The 57th Annual Thomas-Mashburn Steam Engine Parade begins at 10 this morning on Tribble Gap/Castleberry roads. The parade is free and open to the public. Those attending should be sure to bring ear plugs and sunscreen.

CUMMING — Hopefully, the thousands of patrons who enjoyed Thursday night’s fireworks display, dance contest and other festivities in Cumming got some rest.

The July Fourth festivities continue this morning with the 57th Annual Thomas-Mashburn Steam Engine Parade.

Beginning at 10 a.m., the longstanding Cumming tradition continues along Tribble Gap/Castleberry roads.

Cindy Hansard, a descendent of Glenn Thomas, one of the parade’s founders, organizes it every year. She said this year’s parade should provide more of the same family fun.

“We’ll have anywhere from 15 to 25 of the antique steam engines, plenty of floats, elected officials, different kids’ groups, and plenty of candy will be thrown out,” she said.

The steam engines, all owned and operated by local families, harken back to a simpler time.

Dating back to the late 1800s and early 1900s, the engines were originally used in agriculture and lumber businesses.

Since the late 1950s, Forsyth County children and adults alike have gathered on July 4 to watch the lumbering machines slowly make their way through downtown Cumming.

Hansard said anyone who has never been to the parade should be sure to bring ear plugs, especially for the little ones.

“I say that ever year, and every year people come up to me after the parade and say it’s just too loud,” she said. “Well, I can’t do anything about that.”

She explained that each of the steam engines produces a loud whistling noise as pressure is released from the steam chambers that power them. It’s similar to that of a tea kettle on the stove when the water boils, but on a much larger, more powerful scale.

Hansard also advised crowds to stay hydrated as temperatures are predicted to climb near 90 today, according to the National Weather Service.

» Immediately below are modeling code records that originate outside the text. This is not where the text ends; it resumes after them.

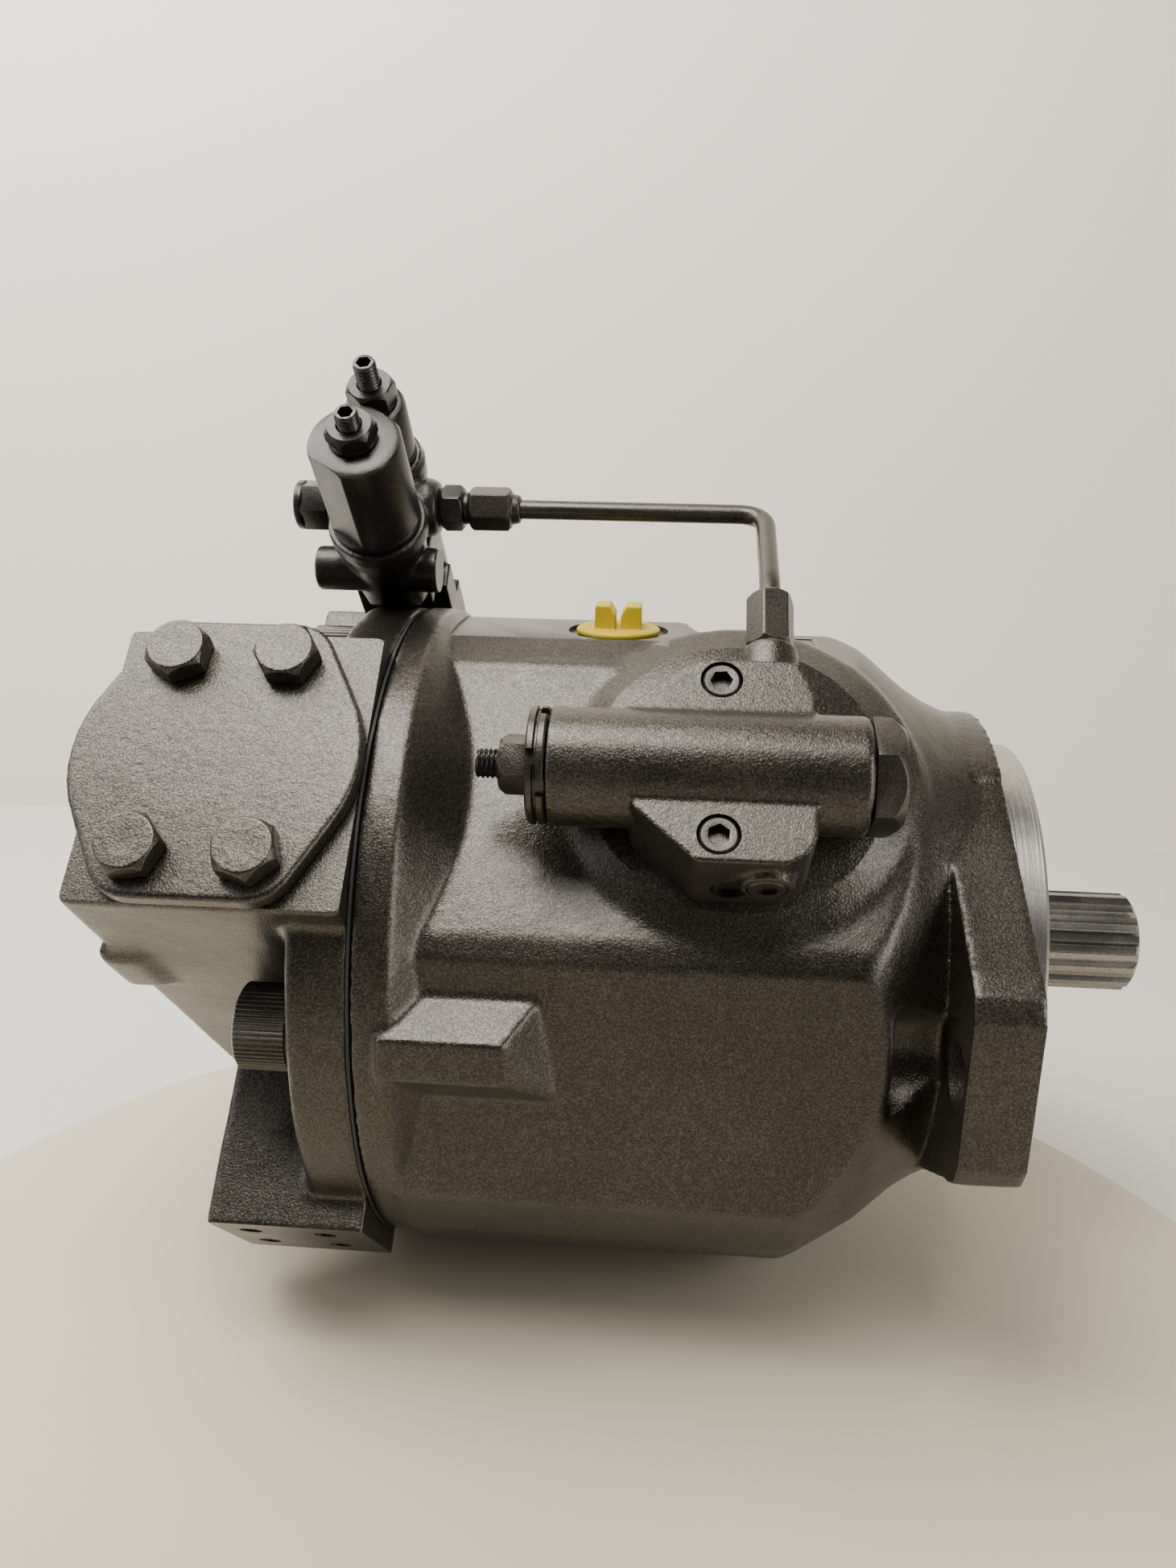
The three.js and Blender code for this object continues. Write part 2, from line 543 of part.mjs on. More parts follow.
const swashPlate = () => {
  const face = TILT_X + SHOE_HEIGHT + GAP;
  const plate = rodX(60, face, face + 11, 50);
  const arms = toSide(box([face, face + 11], [-67, 67], [-9, 9]));
  const saddle = toSide(
    rodZ(38, -34, 34, TILT_X, 0, 64).intersect(box([face + 1, -20], [-40, 40], [-34, 34])),
  );
  const middle = toSide(box([face + 11, -20], [-41, 41], [-20.5, 20.5]));
  const hole = toSide(rodX(24.6, -90, -20, 40));
  return cut(join(plate, arms, saddle), middle, hole);
};
const swashCradle = () => {
  const blocks = join(
    box([-54, -40.3], [-23, 23], [21, 33.5]),
    box([-54, -40.3], [-23, 23], [-33.5, -21]),
    box([-44, -40.3], [-23, 23], [-22, 22]),
  );
  return toSide(cut(blocks, rodZ(38.6, -40, 40, TILT_X, 0, 64), rodX(22, -50, -30, 40)));
};
const barrel = () => {
  const drum = latheX(
    [[BARREL[0], 16.4], [BARREL[0], BARREL_R - 1], [BARREL[0] + 1, BARREL_R],
      [BARREL[1] - 1, BARREL_R], [BARREL[1], BARREL_R - 1], [BARREL[1], 24], [-104, 24],
      [-104, 16.4], [BARREL[0], 16.4]],
    45,
  );
  const bores = pistonPlaces.map(([w, n]) =>
    toSide(rodX(PISTON_R + GAP, -160, -100, 20, w, n)),
  );
  const windows = pistonPlaces.map(([w, n]) =>
    toSide(rodX(5, -170, -158, 16, w, n)),
  );
  return cut(drum, ...bores, ...windows);
};
const pistonPlaces = Array.from({ length: PISTONS }, (_, i) => {
  const a = (2 * Math.PI * i) / PISTONS;
  return [PITCH_R * Math.cos(a), PITCH_R * Math.sin(a)];
});
const piston = ([w, n]) => {
  const back = TILT_X - 60;
  const body = latheX(
    [[back, 0], [back, PISTON_R - 0.6], [back + 0.6, PISTON_R], [TILT_X - 14, PISTON_R],
      [TILT_X - 10, 4.6], [TILT_X - 5, 4], [TILT_X - 5, 0]],
    20,
  );
  const ball = asSolid(new THREE.SphereGeometry(6.2, 10, 6).rotateZ(Math.PI / 2)
    .translate(TILT_X, 0, 0));
  const hollow = rodX(5.5, back - 1, back + 36, 16);
  return toSide(cut(join(body, ball), hollow).translate([0, w, n]));
};
const slipper = ([w, n]) => {
  const shoe = latheX(
    [[TILT_X - 3.6, 0], [TILT_X - 3.6, 9.4], [TILT_X + 5.2, 9.4], [TILT_X + 5.2, SLIPPER_R],
      [TILT_X + SHOE_HEIGHT, SLIPPER_R], [TILT_X + SHOE_HEIGHT, 0]],
    20,
  );
  const socket = asSolid(new THREE.SphereGeometry(7.1, 10, 6).rotateZ(Math.PI / 2)
    .translate(TILT_X, 0, 0));
  const pocket = rodX(7, TILT_X + 8.2, TILT_X + 12, 16);
  return toSide(cut(shoe, socket, pocket).translate([0, w, n]));
};
const retainer = () =>
  cut(
    ringX(28, 55, TILT_X + 1.8, TILT_X + 4.8, 40),
    ...pistonPlaces.map(([w, n]) => {
      // each hole is drawn out along W, because the shoes spread as the plate tilts
      return toSide(join(rodX(10.3, TILT_X, TILT_X + 8, 20, w, n),
        rodX(10.3, TILT_X, TILT_X + 8, 20, w * 1.055, n)));
    }),
  );
const valvePlate = () =>
  cut(
    ringX(17, BARREL_R - 1, -170.5, -166.3, 45),
    kidney(1, -175, -160),
    kidney(-1, -175, -160),
  );
const strokePiston = () => {
  const face = TILT_X + SHOE_HEIGHT + GAP;
  return toSide(
    latheX([[-185, 0], [-185, 8], [-176, 8], [-176, 4.5], [face - 7, 4.5], [face - 1, 2.5],
      [face - 1, 0]], 24, STROKE_ARM, 0),
  );
};
const biasRod = () => {
  const face = TILT_X + SHOE_HEIGHT + GAP;
  return toSide(
    latheX([[-198, 0], [-198, 3.2], [face - 14, 3.2], [face - 14, 7.4], [face - 10, 7.4],
      [face - 7, 3.4], [face - 1, 2.5], [face - 1, 0]], 24, -STROKE_ARM, 0),
  );
};

// ---- assembly ---------------------------------------------------------------------------------------
place("front_housing", frontHousing(), "paint");
place("port_plate", portPlate(), "paint");
place("housing_gasket", gasket(), "rubber");
SCREW_PLACES.forEach(([y, z], i) => place(`port_plate_screw_${i + 1}`, plateScrew(y, z), "paint"));
place("side_port_cover", portCover(), "paint");
COVER_BOLTS.forEach(([x, w], i) => place(`side_cover_bolt_${i + 1}`, coverBolt(x, w), "paint"));
place("drain_plug", drainPlug(), "yellow");
place("power_valve_body", powerBody(), "paint");
place("power_valve_ring_nut", powerRingNut(), "paint");
place("power_valve_lock_nut", powerLockNut(), "paint");
place("power_valve_stud", powerStud(), "zinc");
place("power_valve_end_plug", powerPlug(), "paint");
place("power_valve_screw_upper", powerScrew(EAR_SCREWS[0]), "paint");
place("power_valve_screw_lower", powerScrew(EAR_SCREWS[1]), "paint");
place("control_valve_body", valveBody(), "darkPaint");
place("spring_can_front", springCan(13.6, FRONT_CAN_W, FRONT_CAN_N, 129, 24), "darkPaint");
place("spring_can_rear", springCan(9.2, REAR_CAN_W, 96.4, 118, 17), "darkPaint");
place("can_lock_nut_front", canNut(FRONT_CAN_W, 129.3, 5.6), "darkPaint");
place("can_lock_nut_rear", canNut(REAR_CAN_W, 118.3, 7), "darkPaint");
place("adjusting_screw_front", canScrew(FRONT_CAN_W, 112, 139.5), "zinc");
place("adjusting_screw_rear", canScrew(REAR_CAN_W, 101, 133.5), "zinc");
place("pilot_pipe", pipeOf(PIPE_R), "paint");
place("pipe_nut_lower", pipeNutLower(), "paint");
place("pipe_nut_upper", pipeNutUpper(), "paint");
place("pipe_fitting", pipeFitting(), "paint");
place("drive_shaft", shaft(), "steel");
place("front_bearing", frontBearing(), "steel");
place("rear_bearing", rearBearing(), "steel");
place("shaft_seal", shaftSeal(), "rubber");
place("swash_plate", swashPlate(), "machined");
place("swash_cradle", swashCradle(), "bronze");
place("cylinder_barrel", barrel(), "bronze");
place("valve_plate", valvePlate(), "bronze");
place("retaining_plate", retainer(), "steel");
place("stroke_piston", strokePiston(), "steel");
place("bias_rod", biasRod(), "steel");
pistonPlaces.forEach((spot, i) => place(`piston_${i + 1}`, piston(spot), "steel"));
pistonPlaces.forEach((spot, i) => place(`slipper_${i + 1}`, slipper(spot), "bronze"));

// the origin is the middle of the whole pump's footprint
const middle = new THREE.Box3().setFromObject(pump).getCenter(new THREE.Vector3());
pump.children.forEach((mesh) => mesh.geometry.translate(-middle.x, -middle.y, 0));

export default pump;
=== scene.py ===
"""Looks of an axial piston pump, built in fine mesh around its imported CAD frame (Blender 4.5).

Shapes are drawn in millimetres in the pump frame: x = 0 at the mounting face, the shaft along +X at
y = z = 0. Side shapes use (x, w, n): N points up and towards the viewer, W up and away, both at 45
degrees. Castings are joined from plain solids, remeshed so that their corners flow together, given
a cast skin, and only then cut by the machined faces and holes.
"""
import json
import math

import bmesh
import bpy
from mathutils import Matrix, Vector


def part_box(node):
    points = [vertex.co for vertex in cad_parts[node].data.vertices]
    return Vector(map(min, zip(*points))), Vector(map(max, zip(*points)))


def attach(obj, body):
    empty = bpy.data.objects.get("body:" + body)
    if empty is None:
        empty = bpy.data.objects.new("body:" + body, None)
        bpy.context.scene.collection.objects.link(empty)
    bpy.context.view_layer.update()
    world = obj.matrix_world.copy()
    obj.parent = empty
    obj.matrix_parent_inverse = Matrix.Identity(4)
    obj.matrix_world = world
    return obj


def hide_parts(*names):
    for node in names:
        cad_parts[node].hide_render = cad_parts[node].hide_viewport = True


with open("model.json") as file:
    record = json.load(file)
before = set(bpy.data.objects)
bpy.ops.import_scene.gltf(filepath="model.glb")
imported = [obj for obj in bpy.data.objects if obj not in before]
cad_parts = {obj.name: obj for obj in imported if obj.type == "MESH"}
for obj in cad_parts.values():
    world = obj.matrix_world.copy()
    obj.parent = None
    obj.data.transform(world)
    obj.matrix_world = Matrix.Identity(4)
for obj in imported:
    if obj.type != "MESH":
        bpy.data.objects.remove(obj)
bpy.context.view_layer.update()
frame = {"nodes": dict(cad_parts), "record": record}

# ---- frame and driving dimensions, millimetres ---------------------------------------------------
MM = 0.001
SHAFT_TIP = 54
shaft_low, shaft_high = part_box("drive_shaft")
ORIGIN = Vector((
    shaft_high.x - SHAFT_TIP * MM,
    (shaft_low.y + shaft_high.y) / 2,
    (shaft_low.z + shaft_high.z) / 2,
))
FLOOR = -ORIGIN.z / MM
TO_ROW = Matrix.Translation(ORIGIN) @ Matrix.Scale(MM, 4)
SIDE = Matrix.Rotation(math.radians(45), 4, "X")
LAY_X = Matrix.Rotation(math.radians(90), 4, "Y")
LAY_W = Matrix.Rotation(math.radians(-90), 4, "X")

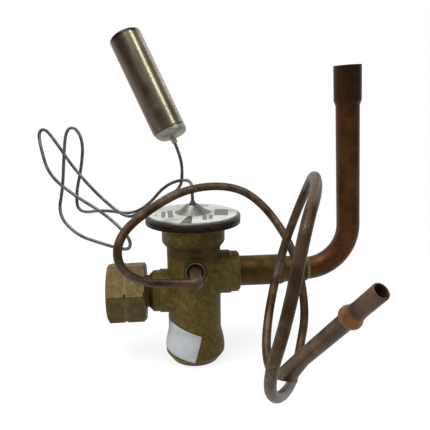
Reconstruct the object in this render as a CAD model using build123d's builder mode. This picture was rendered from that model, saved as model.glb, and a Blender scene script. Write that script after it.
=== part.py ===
"""Thermostatic expansion valve with a remote bulb and an external equalizer tube.

Millimetres. The origin is the centre of the body's flat base. +Z runs up the body's axis
to the power head, +X is the outlet, -X the swivel inlet nut, -Y the equalizer port.
"""

from build123d import *
from math import cos, radians, sin, tan
import os

os.makedirs("parts", exist_ok=True)

# ------------------------------------------------------------------ driving dimensions
# Clearances
braze_gap = 0.05          # radial gap of brazed and pressed joints
running_gap = 0.05        # radial gap of pieces that slide or turn in each other
stop_gap = 0.3            # face gap between a moving piece and its stop

# Body outside
body_height = 58.4
base_r = 10.15            # flat base, inside the foot's chamfer
foot_r = 12.65
foot_chamfer_z = 3.5
foot_band_z = 6.0
waist_r = 12.3
waist_z = 8.6
barrel_r = 11.15
barrel_z = 13.4           # where the flare meets the straight barrel
collar_r = 13.0
collar_height = 6.1
collar_cone = 2.5         # height of the cone under the collar
edge_round = 0.5          # rounding of the body's outside corners
flare_round = 3.0         # rounding where the foot's flare meets its neighbours

# Body arms
inlet_z = 30.5
inlet_ring_r = 9.15
inlet_ring_x = 14.4
inlet_step_r = 8.65
inlet_step_x = 17.2
inlet_face_x = 18.9
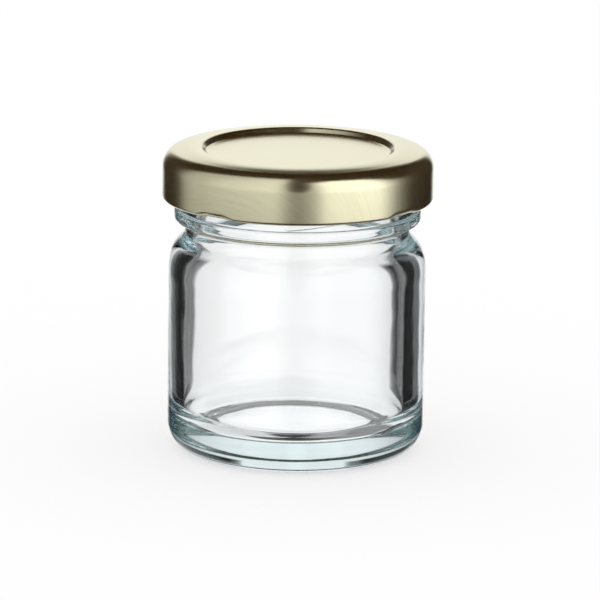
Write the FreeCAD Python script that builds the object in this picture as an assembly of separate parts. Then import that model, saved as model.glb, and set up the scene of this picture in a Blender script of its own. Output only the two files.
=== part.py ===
"""A small clear glass jam jar with a twist-off lug lid.

The jar is one revolved glass body with four interrupted thread ramps on its finish. The lid is one piece of
thin sheet: a recessed panel, a raised outer ring, a plain skirt and a rolled bottom curl that is pressed
inwards into four lugs. A ring of sealing compound under the lid sits on the glass rim.

Frame: millimetres, +Z up, origin on the jar's axis at the plane that it stands on, -Y towards the front.
"""

import FreeCAD, Part
import math
import os
from FreeCAD import Vector

# ---- Driving dimensions, millimetres and degrees ----------------------------------------------------------

# Glass body, measured from the plane that the jar stands on.
body_radius = 21.95
body_wall = 2.75
bearing_radius = 17.65
bearing_width = 1.0
heel_height = 4.65
push_up = 1.1
push_up_flat_radius = 12.5
floor_height = 4.7
floor_crown = 0.1
inner_corner_width = 4.6
inner_corner_height = 4.2
shoulder_start = 31.2
neck_radius = 19.3
neck_height = 38.1

# Glass finish: the bead under the lid, the wall that carries the threads, and the rim.
bead_radius = 21.0
bead_underside = 39.6
bead_foot_round = 0.8
bead_height = 41.35
bead_top = 41.85
finish_radius = 20.3
bore_radius = 17.3
rim_height = 51.2
rim_outer_round = 1.5
rim_inner_round = 1.1

# Thread ramps: each rises to the right, from its low end by the bead to its high end.
ramp_count = 4
ramp_low_azimuth = -100.0
ramp_sweep = 70.0
ramp_rise = 3.1
ramp_crest = 1.1
ramp_height = 1.7
ramp_edge_round = 0.45
ramp_root_depth = 0.3
ramp_tip_angle = 14.0
ramp_tip_share = 0.4

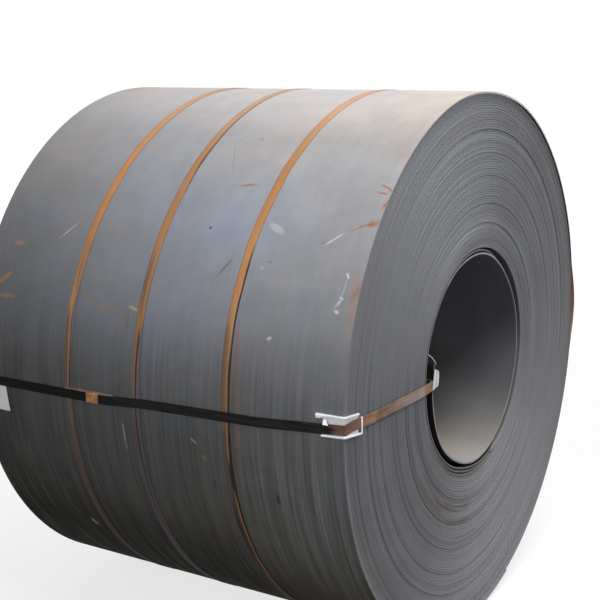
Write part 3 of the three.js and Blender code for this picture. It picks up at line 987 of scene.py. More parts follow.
@dataclass(frozen=True)
class RustyStrap:
    """Rust on a belly band, in lanes that wander a little along it."""

    axis: CoilAxis
    wear: StrapWear
    # where each lane gives way to the next, across the band from -1 to 1
    borders: Knots = ((-0.32, -0.08), (0.08, 0.24), (0.5, 0.7))

    @staticmethod
    def _lane(book: FinishBook, lane: Lane, climb: Channel) -> Channel:
        """Gives the colour of one lane by its height on the coil."""
        row = ((-90, lane[0][1]), *lane, (90, lane[-1][1]))
        return book.slope(climb, [(rise, tone.value) for rise, tone in row])

    def make(self, name: str) -> bpy.types.Material:
        """Builds the material.

        Args:
            name: Name of the band.

        Returns:
            The material.
        """
        book = FinishBook(f"rust_{name}")
        place = book.place()
        _, _, z = book.split(place)
        patches = book.speckle(place, 11.0, 5.0, 0.62, 0.36, 0.64)
        streaks = book.streaks(place, (330.0, 8.0, 8.0), 3.0)
        grain = book.speckle(place, 160.0, 4.0, 0.7, 0.3, 0.7)
        wander = book.speckle(place, 4.0, 2.0, 0.5, 0.3, 0.7)
        across = book.reading("across")
        margin = across.absolute().ease(0.72, 1.0)
        across = across + (wander - 0.5) * 0.3
        climb = (z - self.axis.z) / BAND_RADIUS + (patches - 0.5) * 0.04
        wear = self.wear
        colour, *lanes = (self._lane(book, lane, climb) for lane in (wear.left, wear.middle, wear.right, wear.edge))
        for (low, high), lane in zip(self.borders, lanes):
            colour = book.blend(across.ease(low, high), colour, lane)
        # the level is painted light and shade by the climb
        colour = book.shade(book.tint(colour, wear.tint), book.slope(climb, wear.level))
        colour = book.blend(patches * 0.35, colour, book.tint(colour, (0.8, 0.78, 0.95)))
        colour = book.shade(colour, 0.8 + 0.16 * grain + 0.16 * streaks + 0.16 * patches - 0.26 * margin)
        # pale dust over the top, with a painted sheen where the top catches the light
        dust_and_sheen = z.ease(self.axis.z + 0.72, self.axis.z + 0.95)
        colour = book.blend(dust_and_sheen * 0.35, colour, (0.5, 0.4, 0.33))
        return book.surface(colour, 0.75 + 0.15 * grain, 0.0, 1.4, book.relief(grain + streaks, 0.0004, 0.5), 0.2)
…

The forecast also calls for bright, sunny skies.

“People need to put on sunscreen and wear hats,” Hansard said. “We don’t want people getting too hot.”

Those wanting to get a spot from which to view the parade will also need to get there pretty early, Hansard said, since some people arrive 60 to 90 minutes before the  start. That’s OK with her since she loves seeing her family’s tradition continue.

“We’re just hoping for another smooth parade again this year,” she said.